- WHAT IS ASKED: Copy each line with the word "picture" in it.

[JSON records of objects]
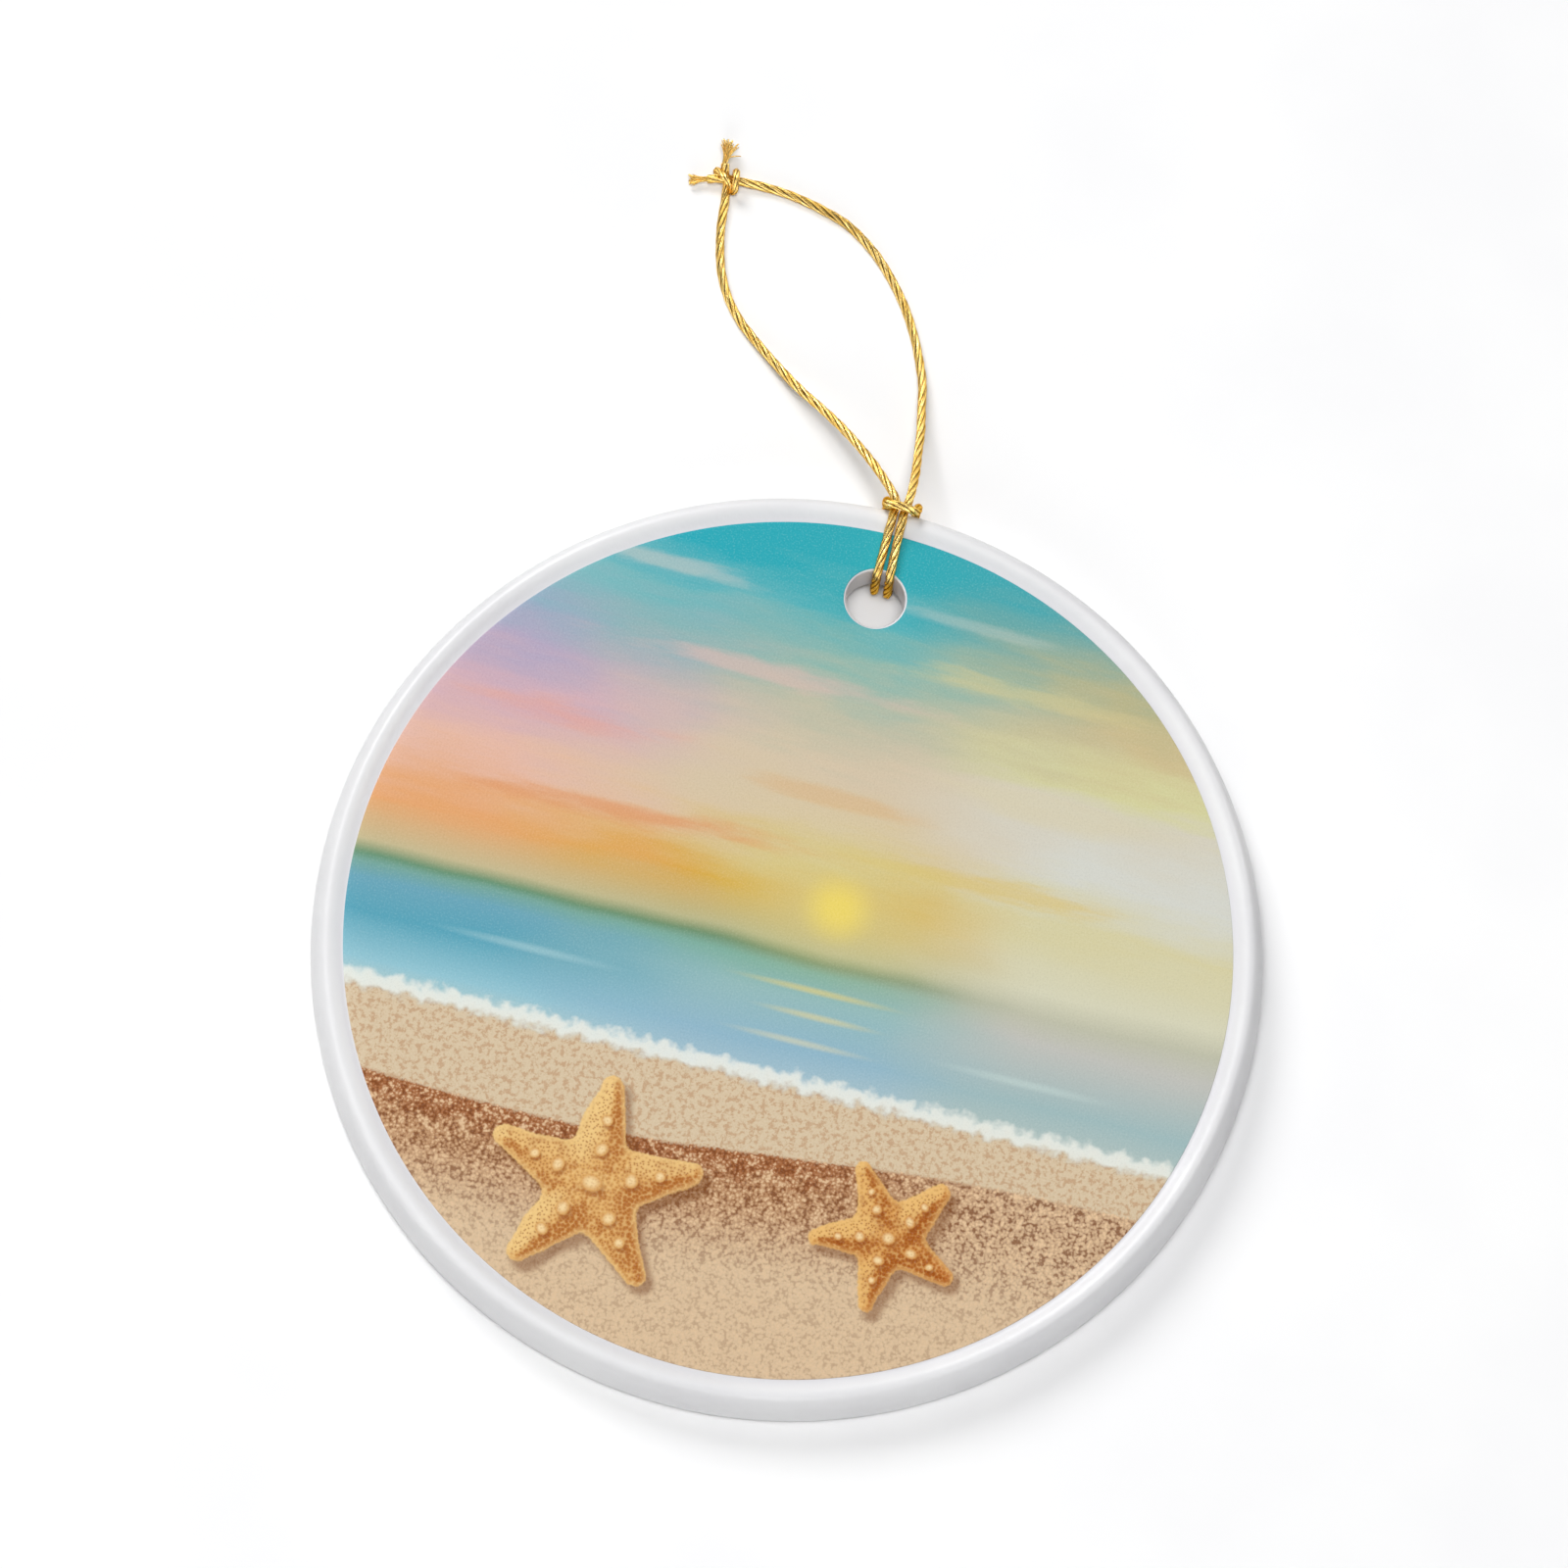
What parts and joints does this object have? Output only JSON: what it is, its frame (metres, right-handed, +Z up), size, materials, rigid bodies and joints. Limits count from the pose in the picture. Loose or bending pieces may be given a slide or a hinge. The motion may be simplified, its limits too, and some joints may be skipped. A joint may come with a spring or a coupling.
{
  "type": "souvenir christmas ornament",
  "caption": "Round white ceramic hanging ornament with a printed beach scene on its face and a gold cord loop hitched through its hole.",
  "frame": {"origin": "bottom centre of the ceramic disc, on the surface it lies on", "axes": "+Z up, out of the printed face; +Y from the disc's middle to its hanging hole; +X to the right when the hole is at the top"},
  "size_m": [0.073, 0.1006, 0.0064],
  "materials": {
    "ceramic": "satin",
    "print": "satin printed picture",
    "gold_cord": "metallic thread"
  },
  "bodies": {
    "disc": {"ceramic_disc": "ceramic", "printed_face": "print"},
    "hitch": {"cord_front_leg_left": "gold_cord", "cord_front_leg_right": "gold_cord", "cord_back_leg_left": "gold_cord", "cord_back_leg_right": "gold_cord", "cord_band": "gold_cord"},
    "loop": {"cord_loop_left": "gold_cord", "cord_loop_right": "gold_cord", "cord_knot": "gold_cord", "cord_tail_left": "gold_cord", "cord_tail_upper": "gold_cord"}
  },
  "joints": [
    {"name": "hitch_pivot", "type": "hinge", "parent": "disc", "child": "hitch", "pos_m": [0, 0.02857, 0.00255], "axis": [0, -0.012, 0.9999], "range_deg": [-8, 8]},
    {"name": "loop_fold", "type": "hinge", "parent": "hitch", "child": "loop", "pos_m": [0.0002, 0.03633, 0.00607], "axis": [1, 0, 0], "range_deg": [0, 180]}
  ]
}
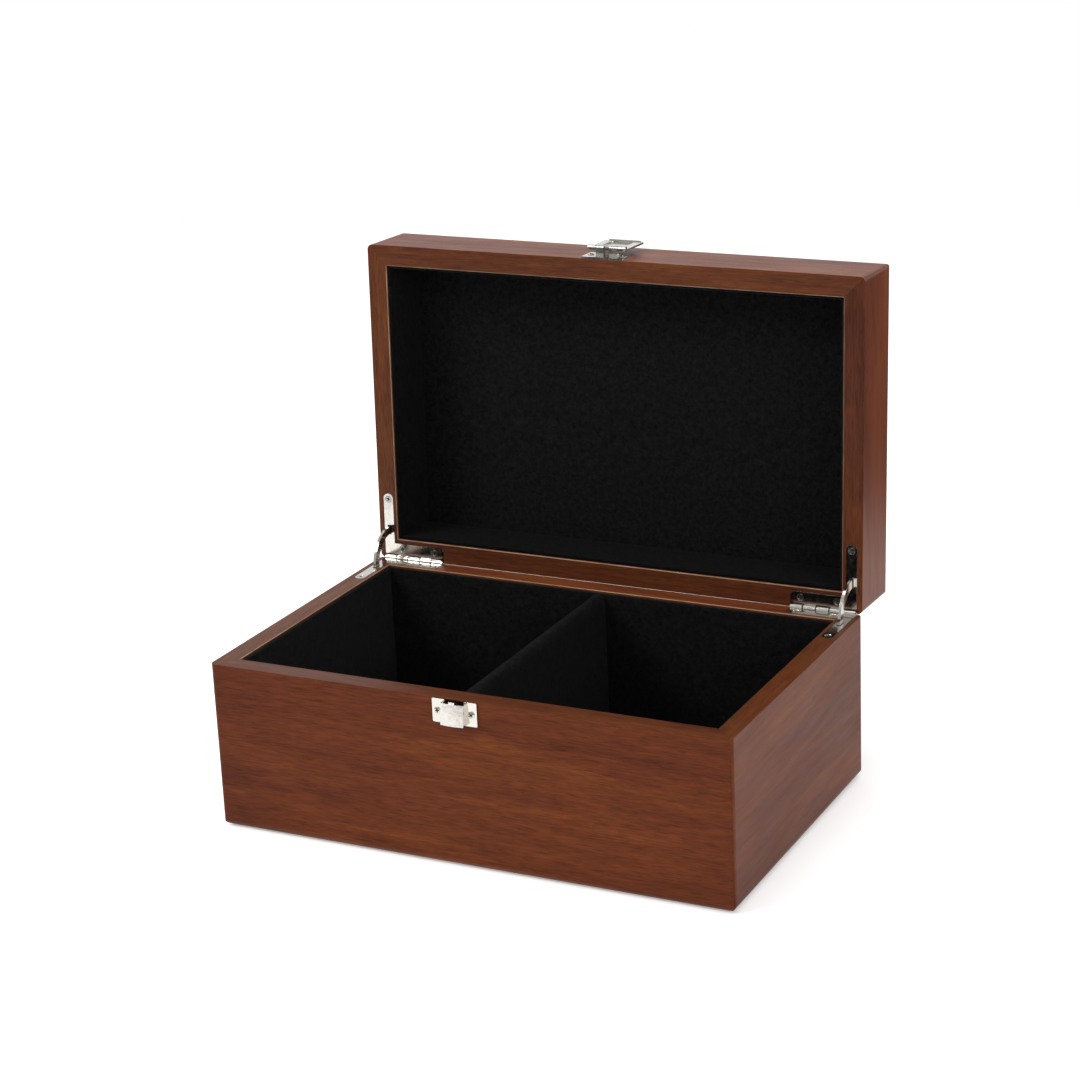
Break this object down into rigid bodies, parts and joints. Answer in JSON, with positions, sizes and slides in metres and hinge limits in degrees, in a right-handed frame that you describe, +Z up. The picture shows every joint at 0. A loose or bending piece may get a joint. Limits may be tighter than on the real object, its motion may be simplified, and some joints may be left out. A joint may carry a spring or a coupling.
{
  "type": "poker chip case",
  "caption": "Mitred mahogany chip case with a hinged lid, quadrant hinges, a front hasp and two felt-lined compartments.",
  "frame": {"origin": "centre of the underside", "axes": "+X to the right along the length, +Y to the hinges at the back, +Z up; the lid stands open 92 degrees"},
  "size_m": [0.28, 0.224, 0.2679],
  "materials": {
    "mahogany": "satin lacquer over fine straight grain",
    "mahogany_panel": "satin lacquer over veneer",
    "black_felt": "short fuzzy nap",
    "divider_core": "bare board, hidden under felt",
    "polished_nickel": "polished nickel plate",
    "plated_steel": "nickel-plated screws and pins"
  },
  "bodies": {
    "base": {"base_back_liner": "black_felt", "base_back_wall": "mahogany", "base_bottom_panel": "mahogany_panel", "base_front_liner": "black_felt", "base_front_wall": "mahogany", "base_left_liner": "black_felt", "base_left_wall": "mahogany", "base_right_liner": "black_felt", "base_right_wall": "mahogany", "catch_plate": "polished_nickel", "catch_screw_left": "plated_steel", "catch_screw_right": "plated_steel", "divider_board": "divider_core", "divider_cover": "black_felt", "floor_pad_left": "black_felt", "floor_pad_right": "black_felt", "left_base_hinge_screw_1": "plated_steel", "left_base_hinge_screw_2": "plated_steel", "left_base_hinge_screw_3": "plated_steel", "left_hinge_base_leaf": "polished_nickel", "left_hinge_pin": "plated_steel", "right_base_hinge_screw_1": "plated_steel", "right_base_hinge_screw_2": "plated_steel", "right_base_hinge_screw_3": "plated_steel", "right_hinge_base_leaf": "polished_nickel", "right_hinge_pin": "plated_steel"},
    "lid": {"hasp_pin": "plated_steel", "hasp_plate": "polished_nickel", "hasp_screw_left": "plated_steel", "hasp_screw_right": "plated_steel", "left_hinge_lid_leaf": "polished_nickel", "left_lid_hinge_screw_1": "plated_steel", "left_lid_hinge_screw_2": "plated_steel", "left_lid_hinge_screw_3": "plated_steel", "lid_back_liner": "black_felt", "lid_back_wall": "mahogany", "lid_ceiling_liner": "black_felt", "lid_front_liner": "black_felt", "lid_front_wall": "mahogany", "lid_left_liner": "black_felt", "lid_left_wall": "mahogany", "lid_right_liner": "black_felt", "lid_right_wall": "mahogany", "lid_top_panel": "mahogany_panel", "right_hinge_lid_leaf": "polished_nickel", "right_lid_hinge_screw_1": "plated_steel", "right_lid_hinge_screw_2": "plated_steel", "right_lid_hinge_screw_3": "plated_steel"},
    "left_arm": {"left_quadrant_arm": "polished_nickel"},
    "right_arm": {"right_quadrant_arm": "polished_nickel"},
    "hasp": {"hasp_flap": "polished_nickel"}
  },
  "joints": [
    {"name": "lid_hinge", "type": "hinge", "parent": "base", "child": "lid", "pos_m": [0, 0.087, 0.08805], "axis": [-1, 0, 0], "range_deg": [-92, 0]},
    {"name": "left_arm_swing", "type": "hinge", "parent": "base", "child": "left_arm", "pos_m": [-0.1341, 0.087, 0.08805], "axis": [-1, 0, 0], "range_deg": [-46, 0]},
    {"name": "right_arm_swing", "type": "hinge", "parent": "base", "child": "right_arm", "pos_m": [0.1341, 0.087, 0.08805], "axis": [-1, 0, 0], "range_deg": [-46, 0]},
    {"name": "hasp_hinge", "type": "hinge", "parent": "lid", "child": "hasp", "pos_m": [-0.002, 0.10009, 0.26655], "axis": [1, 0, 0], "range_deg": [0, 180]}
  ],
  "couplings": [
    {"joint": "left_arm_swing", "follows": "lid_hinge", "ratio": 0.5},
    {"joint": "right_arm_swing", "follows": "lid_hinge", "ratio": 0.5}
  ]
}
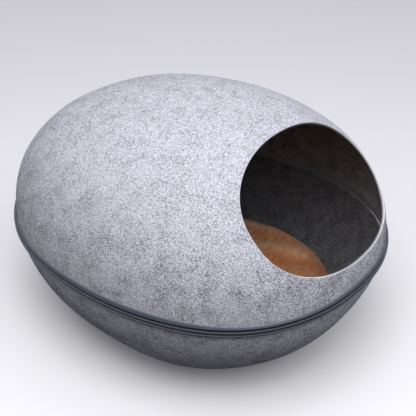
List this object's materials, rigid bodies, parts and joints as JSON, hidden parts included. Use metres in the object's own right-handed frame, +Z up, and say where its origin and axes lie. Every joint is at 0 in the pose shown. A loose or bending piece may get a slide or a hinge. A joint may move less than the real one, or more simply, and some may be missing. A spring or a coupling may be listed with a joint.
{
  "type": "felt cat cave",
  "caption": "Egg-shaped felt pet cave of two pressed shells joined by a zip round the middle, with a slanted round opening and a loose plush cushion inside.",
  "frame": {"origin": "on the floor, under the middle of the egg", "axes": "+X along the egg towards the end with the opening, +Y across the egg to its side with the zip's slider, +Z up"},
  "size_m": [0.488, 0.4137, 0.3],
  "materials": {
    "felt": "light grey heather pressed felt",
    "zip_tape": "slate blue woven tape",
    "zip_coil": "grey nylon coil",
    "zip_metal": "dark lacquered metal",
    "plush": "orange-brown short plush"
  },
  "bodies": {
    "root": {"felt_dome": "felt", "felt_bowl": "felt", "zip_tape_upper": "zip_tape", "zip_tape_lower": "zip_tape", "zip_coil_upper": "zip_coil", "zip_coil_lower": "zip_coil", "zip_slider": "zip_metal", "zip_pull": "zip_metal", "cushion": "plush"}
  },
  "joints": []
}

- TASK RESPONSE:
What parts and joints does this object have? Output only JSON: what it is, its frame (metres, right-handed, +Z up), size, materials, rigid bodies and joints. Limits count from the pose in the picture. Loose or bending pieces may be given a slide or a hinge. The motion may be simplified, its limits too, and some joints may be skipped. A joint may come with a spring or a coupling.
    "print": "satin printed picture",
Break this object down into rigid bodies, parts and joints. Answer in JSON, with positions, sizes and slides in metres and hinge limits in degrees, in a right-handed frame that you describe, +Z up. The picture shows every joint at 0. A loose or bending piece may get a joint. Limits may be tighter than on the real object, its motion may be simplified, and some joints may be left out. A joint may carry a spring or a coupling.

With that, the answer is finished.